Why They Call Him BIG Ben
Tomlin’s gamble worked because his players pulled it off. Losing is never pleasant, but during the Steelers five-game streak it was difficult to gauge whether each loss was more ignominious or more demoralizing. Bob Labriola, the editor of Steelers Digest, himself all but said the Steelers had quit against the Browns.
Credit Mike Tomlin for rallying his players. There was fight in this Steelers team, even among the units that failed to acquit themselves well (namely the entire defense, the coverage teams, and the offensive line.)
As Tomlin stated during his pre-game press conference, if you fail to play dominating football, then you’ve got to make plays.
- And Mike Tomlin’s players made plays, starting with Ben Roethlisberger.
Less than ten days ago authorities of no less stature than Bob Smizik and Jim Wexell were calling out Ben, claiming that generous love handles he had put on were impeding his both mobility and ability to improvise.
Well, Ben showed he can still improvise, and then some.
Games like this make you want to track down ESPN’s Thomas Neumann and Scott Symmes who wrote prior to the 2007 season, explaining why Ben would never make it to the Hall of Fame:
Roethlisberger proved to be an effective game manager in his first two pro seasons, and he has a Super Bowl ring to show for it…. Now the Steelers are losing personnel from their championship team, and nothing to this point suggests that Roethlisberger can carry an undermanned team on his shoulders…. [Emphasis added.]
Oh really?
On a day when Ben got no help from his offensive line, no help from the defense, and had little running game to lean on, he put up 503 yards passing – without throwing an interception, putting him in the exclusive company of Warren Moon and Y.A. Tittle.
Ben did more than carry his team.
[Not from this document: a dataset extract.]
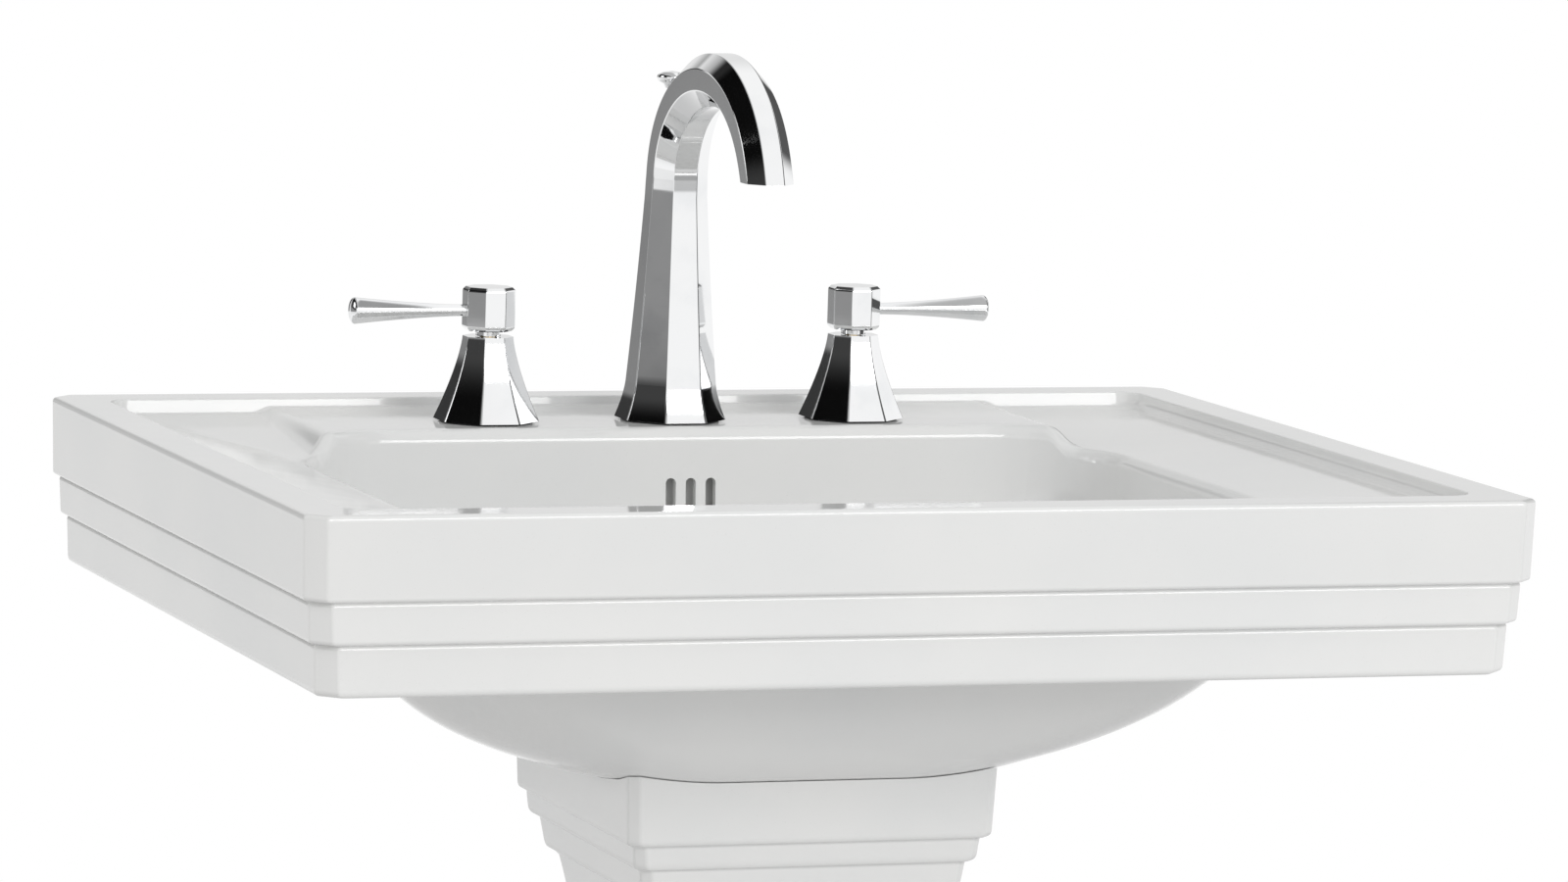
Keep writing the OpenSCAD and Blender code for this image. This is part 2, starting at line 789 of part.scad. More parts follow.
module valve_stem(side) {
  color("goldenrod")
  at_tap(side, deck_z + stem_low) cylinder(r = stem_r, h = stem_high - stem_low);
}

module left_valve_stem() {
  valve_stem(-1);
}

module right_valve_stem() {
  valve_stem(1);
}

module handle_hub(side) {
  edge = 1.6;
  skirt_r = 6.5;
  color("silver")
  difference() {
    union() {
      at_tap(side, hub_z) loft([
        eight(0, 0, 0, hub_across - 2 * edge), eight(0, edge, 0, hub_across),
        eight(0, hub_h - edge, 0, hub_across), eight(0, hub_h, 0, hub_across - 2 * edge)
      ], true);
      at_tap(side, hub_z - hub_gap + 0.3) cylinder(r = skirt_r, h = hub_gap + 1);
    }
    at_tap(side, hub_z - hub_gap) cylinder(r = stem_r + run_gap, h = stem_high - bell_h - gasket_t + 0.3);
    translate([side * tap_x, tap_y, lever_z]) rotate([0, side * 90, 0])
      translate([0, 0, hub_across / 2 - 4]) cylinder(r = lever_thin + fit_gap, h = 6);
    translate([side * tap_x, tap_y, lever_z]) rotate([-90, 0, 0]) cylinder(r = 2, h = 20);
  }
}

module left_handle_hub() {
  handle_hub(-1);
}

module right_handle_hub() {
  handle_hub(1);
}

// Lever that swells towards its tip and ends in a low dome
module lever(side) {
  root = hub_across / 2 - 3.8;
  neck = hub_across / 2 + 3;
  dome = 3;
  steps = 8;
  flare = [for (i = [0:steps])
    [mix(lever_thin, lever_thick, pow(i / steps, 1.5)), mix(neck, lever_reach - dome, i / steps)]];
  color("silver")
  translate([side * tap_x, tap_y, lever_z]) rotate([0, side * 90, 0])
  rotate_extrude()
  polygon(concat(
    [[0, root], [lever_thin, root]], flare,
    [for (a = [20:20:80]) [lever_thick * cos(a), lever_reach - dome + dome * sin(a)]],
    [[0, lever_reach]]));
}

module left_lever() {
  lever(-1);
}

module right_lever() {
  lever(1);
}

module set_screw(side) {
  color("dimgray")
  translate([side * tap_x, tap_y, lever_z]) rotate([-90, 0, 0])
  translate([0, 0, stem_r + 0.1])
  difference() {
    cylinder(r = 1.95, h = hub_across / 2 - stem_r - 1);
    translate([0, 0, hub_across / 2 - stem_r - 3]) cylinder(r = 1.1, h = 3, $fn = 6);
  }
}

module left_set_screw() {
  set_screw(-1);
}

module right_set_screw() {
  set_screw(1);
}

module connecting_tube(side) {
  start = tee_r + stub_len + 0.3;
  color("peru")
  translate([side * start, spout_shank_y, tube_z]) rotate([0, side * 90, 0])
  tube(tube_r, tube_r - 1, tap_x - 2 * start);
}

module left_connecting_tube() {
  connecting_tube(-1);
}

module right_connecting_tube() {
  connecting_tube(1);
}

// Nut that holds a connecting tube to a stub, drawn with the stub side at the bottom
module coupling_nut() {
  difference() {
    cylinder(r = coupling_across / 2 / cos(30), h = coupling_len, $fn = 6);
    translate([0, 0, -1]) cylinder(r = stub_r + fit_gap, h = 7.3);
    cylinder(r = tube_r + fit_gap, h = coupling_len + 1);
  }
}

module coupling_nuts() {
  start = tee_r + stub_len - 6;
  color("goldenrod")
  for (s = [-1, 1]) {
    translate([s * start, spout_shank_y, tube_z]) rotate([0, s * 90, 0]) coupling_nut();
    translate([s * (tap_x - start), spout_shank_y, tube_z]) rotate([0, -s * 90, 0]) coupling_nut();
  }
}

// Pop-up waste

module lift_rod() {
  color("silver")
  translate([0, rod_y, block_z + 2]) cylinder(r = rod_r, h = knob_z + 4 - block_z - 2);
}

module lift_knob() {
  color("silver")
  translate([0, rod_y, knob_z])
  difference() {
    rotate_extrude() polygon(concat(
      [[0, 0], [knob_r - 4.5, 0], [knob_r - 3.5, 2], [knob_r - 0.8, 3.4]],
      [for (a = [-30:30:60]) [knob_r - 1.5 + 1.5 * cos(a), knob_h - 3.4 + 1.8 * sin(a)]],
      [[knob_r - 3, knob_h - 0.8], [0, knob_h]]));
    translate([0, 0, -1]) cylinder(r = rod_r, h = 5);
  }
}

module clevis_strap() {
  block = 12;
  color("silver")
  difference() {
    union() {
      translate([-block / 2, rod_y - block / 2, block_z]) cube([block, block, block_h]);
      translate([-5, rod_y - 0.8, strap_end]) cube([10, 1.6, block_z + 1 - strap_end]);
    }
    translate([0, rod_y, block_z + 2]) cylinder(r = rod_r + run_gap, h = block_h);
    translate([0, rod_y, block_z + block_h / 2]) rotate([0, 90, 0]) cylinder(r = 2 + run_gap, h = block);
    for (i = [0:5]) {
      translate([0, rod_y - 2, pivot_z + i * strap_pitch]) rotate([-90, 0, 0]) cylinder(r = pivot_r + 1, h = 4);
    }
  }
}

module clevis_screw() {
  start = rod_r + 0.1;
  color("goldenrod")
  translate([0, rod_y, block_z + block_h / 2]) rotate([0, 90, 0]) {
    translate([0, 0, start]) cylinder(r = 2, h = 6.3 + 4 - start);
    translate([0, 0, 6.3]) cylinder(r = 5.5, h = 3, $fn = 20);
  }
}

// Folded strip whose two leaves hold the pivot rod on both sides of the strap
module spring_clip() {
  leaf = 0.7;
  reach = 5;
  low = strap_end - 0.3 - leaf;
  color("silver")
  translate([0, rod_y, 0])
  difference() {
    translate([-4, -reach, low]) cube([8, 2 * reach, pivot_z + 8 - low]);
    translate([-6, -reach + leaf, low + leaf]) cube([12, 2 * (reach - leaf), 60]);
    for (rise = [-0.7, 0.5, 1.7]) {
      translate([0, -reach - 1, pivot_z + rise]) rotate([-90, 0, 0]) cylinder(r = pivot_r + 0.6, h = 2 * reach + 2);
    }
  }
}

module pivot_rod() {
  color("silver")
  union() {
    translate([0, waste_y - 4, pivot_z]) rotate([-90, 0, 0]) cylinder(r = pivot_r, h = rod_y + 16 - waste_y);
    translate([0, ball_y, pivot_z]) sphere(r = ball_r);
  }
}

module pivot_seat() {
  start = waste_y + body_r + 0.6;
  stop = ball_y - sqrt(ball_r * ball_r - rod_pass_r * rod_pass_r) - 0.3;
  color("ivory")
  translate([0, start, pivot_z]) rotate([-90, 0, 0]) tube(port_bore_r - 0.1, rod_pass_r, stop - start);
}

module pivot_nut() {
  wall = 3;
  inside = ball_y + ball_r + 0.3;
  start = inside - 10;
  color("silver")
  translate([0, start, pivot_z]) rotate([-90, 0, 0])
  difference() {
    cylinder(r = port_r + 3.4, h = inside - start + wall, $fn = 12);
    translate([0, 0, -1]) cylinder(r = port_r + fit_gap, h = inside - start + 1);
    cylinder(r = rod_pass_r, h = 30);
  }
}

module drain_flange() {
  low = -28;
  color("silver")
  translate([0, waste_y, flange_z])
  rotate_extrude($fn = 72)
  polygon([
    [throat_r, low], [flange_tube_r, low], [flange_tube_r, 0], [flange_r, 0],
    [flange_r, flange_t - 1.6], [flange_r - 1.4, flange_t - 0.5], [flange_r - 4, flange_t],
    [dish_r, flange_t], [throat_r, 0]
  ]);
}

module flange_gasket() {
  color("dimgray")
  translate([0, waste_y, flange_seat]) tube(flange_r - 0.5, waste_hole_r + 0.3, gasket_t);
}

module drain_body() {
  top = flange_z - 2 - body_end;
  color("silver")
  difference() {
    union() {
      translate([0, waste_y, body_end]) cylinder(r = body_r, h = top);
      translate([0, waste_y, pivot_z]) rotate([-90, 0, 0]) cylinder(r = port_r, h = port_end - waste_y);
    }
    translate([0, waste_y, tail_top]) cylinder(r = throat_r, h = top);
    translate([0, waste_y, flange_z - 29]) cylinder(r = flange_tube_r + fit_gap, h = 40);
    translate([0, waste_y, body_end - 1]) cylinder(r = neck_r + fit_gap, h = 40);
    translate([0, waste_y, pivot_z]) rotate([-90, 0, 0]) cylinder(r = rod_pass_r, h = 60);
    translate([0, waste_y + body_r + 0.6, pivot_z]) rotate([-90, 0, 0]) cylinder(r = port_bore_r, h = 60);
    translate([0, waste_y, bowl_floor - 9]) rotate([-90, 0, 0]) cylinder(r = 3, h = 40);
  }
}

module drain_gasket() {
  color("dimgray")
  translate([0, waste_y, boss_z - drain_gasket_t])
    tube(waste_hole_r + 10, body_r + fit_gap, drain_gasket_t);
}

module drain_locknut() {
  color("goldenrod")
  translate([0, waste_y, boss_z - drain_gasket_t - locknut_h])
    hex_nut(locknut_across, body_r + fit_gap, locknut_h);
}

// Tube whose turned-down neck is pushed up into the drain body
module tailpiece() {
  color("silver")
  translate([0, waste_y, tail_bottom])
  difference() {
    union() {
      cylinder(r = tail_r, h = neck_low - tail_bottom);
      cylinder(r = neck_r, h = tail_len);
    }
    translate([0, 0, -1]) cylinder(r = tail_r - tail_wall, h = tail_len + 2);
  }
}

// Height of the stopper's cap above its shut place is the lift of the pivot rod's inner end
cap_z = flange_z + flange_t + 0.3 + stopper_lift;

module stopper() {
  cap_r = 21.5;
  cap_t = 3.6;
  paddle = 13;
  color("silver")
  difference() {
    union() {
      translate([0, waste_y, cap_z]) rotate_extrude($fn = 72) polygon([
        [0, 0], [cap_r, 0], [cap_r, cap_t * 0.45], [cap_r - 1.2, cap_t * 0.75], [cap_r * 0.6, cap_t], [0, cap_t + 0.6]]);
      translate([0, waste_y, pivot_z + 10]) cylinder(r = post_r, h = cap_z - pivot_z - 9);
      translate([-4.5, waste_y - 2.5, pivot_z - paddle / 2]) cube([9, 5, paddle + 10]);
      for (a = [0, 90]) {
        translate([0, waste_y, pivot_z + 14]) rotate(a)
          translate([-throat_r + 0.6, -0.8, 0]) cube([2 * throat_r - 1.2, 1.6, cap_z - 3 - pivot_z - 14]);
      }
    }
    translate([0, waste_y - 10, pivot_z]) rotate([-90, 0, 0]) cylinder(r = pivot_r + 1, h = 20);
  }
}

module stopper_seal() {
  color("dimgray")
  translate([0, waste_y, cap_z - 2]) tube(seal_r, post_r + fit_gap, 2);
}

basin();
pedestal();
spout_body();
spout_aerator();
spout_gasket();
spout_shank();
spout_washer();
spout_nut();
spout_tee();
left_bell();
right_bell();
bell_gaskets();
left_valve_body();
right_valve_body();
left_bonnet_nut();
right_bonnet_nut();
valve_washers();
valve_nuts();
left_valve_stem();
right_valve_stem();
left_handle_hub();
right_handle_hub();
left_lever();
right_lever();
left_set_screw();
right_set_screw();
left_connecting_tube();
right_connecting_tube();
coupling_nuts();
lift_rod();
lift_knob();
clevis_strap();
clevis_screw();
spring_clip();
pivot_rod();
pivot_seat();
pivot_nut();
drain_flange();
flange_gasket();
drain_body();
drain_gasket();
drain_locknut();
tailpiece();
stopper();
stopper_seal();
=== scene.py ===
"""Looks of a pedestal washbasin: glazed china, chromed taps and pop-up waste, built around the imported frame."""

import json
import math

import bmesh
import bpy
import numpy as np
from mathutils import Matrix, Vector

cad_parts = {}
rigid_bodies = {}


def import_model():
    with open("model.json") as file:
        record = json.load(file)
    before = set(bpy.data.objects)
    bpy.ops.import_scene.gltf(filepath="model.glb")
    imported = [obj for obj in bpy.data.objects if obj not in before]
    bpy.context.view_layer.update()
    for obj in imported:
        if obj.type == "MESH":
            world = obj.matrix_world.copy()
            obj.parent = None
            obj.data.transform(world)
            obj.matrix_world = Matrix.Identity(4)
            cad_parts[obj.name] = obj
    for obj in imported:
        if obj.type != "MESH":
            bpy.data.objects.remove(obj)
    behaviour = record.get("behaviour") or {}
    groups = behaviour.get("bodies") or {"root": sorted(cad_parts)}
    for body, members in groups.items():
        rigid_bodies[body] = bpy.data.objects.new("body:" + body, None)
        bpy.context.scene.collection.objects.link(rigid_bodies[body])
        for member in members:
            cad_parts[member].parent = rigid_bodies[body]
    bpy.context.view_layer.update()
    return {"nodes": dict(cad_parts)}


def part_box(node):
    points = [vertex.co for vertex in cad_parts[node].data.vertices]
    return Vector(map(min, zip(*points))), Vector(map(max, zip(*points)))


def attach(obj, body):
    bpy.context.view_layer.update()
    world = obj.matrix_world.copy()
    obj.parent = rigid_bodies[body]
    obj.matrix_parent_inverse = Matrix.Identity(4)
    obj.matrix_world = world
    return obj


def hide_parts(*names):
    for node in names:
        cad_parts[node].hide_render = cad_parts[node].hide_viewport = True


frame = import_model()
scene = bpy.context.scene
MM = 0.001
QUARTER = math.pi / 2

# Places in millimetres, taken from the frame


def box_mm(node):
    """Lowest and highest corner of a CAD node."""
    low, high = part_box(node)
    return np.array(low) / MM, np.array(high) / MM


def middle(node):
    low, high = box_mm(node)
    return (low + high) / 2


half_w, half_d, rim_z = box_mm("basin")[1]
deck_z = box_mm("bell_gaskets")[0][2]
foot_z = box_mm("spout_gasket")[1][2]
tap_x, tap_y, _ = middle("right_valve_stem")
waste_y = middle("tailpiece")[1]
rod_y = middle("lift_rod")[1]
recess_z = box_mm("flange_gasket")[0][2]
boss_z = box_mm("drain_gasket")[1][2]

# Meshes


def mesh_object(name, points, faces):
    """Closed piece from points in millimetres, doubled points merged and every face turned outwards."""
    data = bpy.data.meshes.new(name)
    data.from_pydata((np.asarray(points, float) * MM).tolist(), [], faces)
    clean(data)
    obj = bpy.data.objects.new(name, data)
    scene.collection.objects.link(obj)
    return obj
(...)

He had the commanding presence of a general on the battlefield. He adjusted protections, called audibles, and chewed out teammates, goading them to fight on.
As Santonio Holmes put it, “Only one guy was talking in huddle, and that was Ben. No other voice was spoken. No one had an opportunity to talk. We were dead tired.”
- Ben must have been tired too, but he did not let them stand in his way.
As Roethlisberger himself declared, “We didn’t quit, everybody believed that we could do it…. That is kind of a Pittsburgh mentality, we don’t quit no matter what.”
Amen.
At 7-7 this Steelers team has some issues to resolve, but fortunately, attitude is not one of them.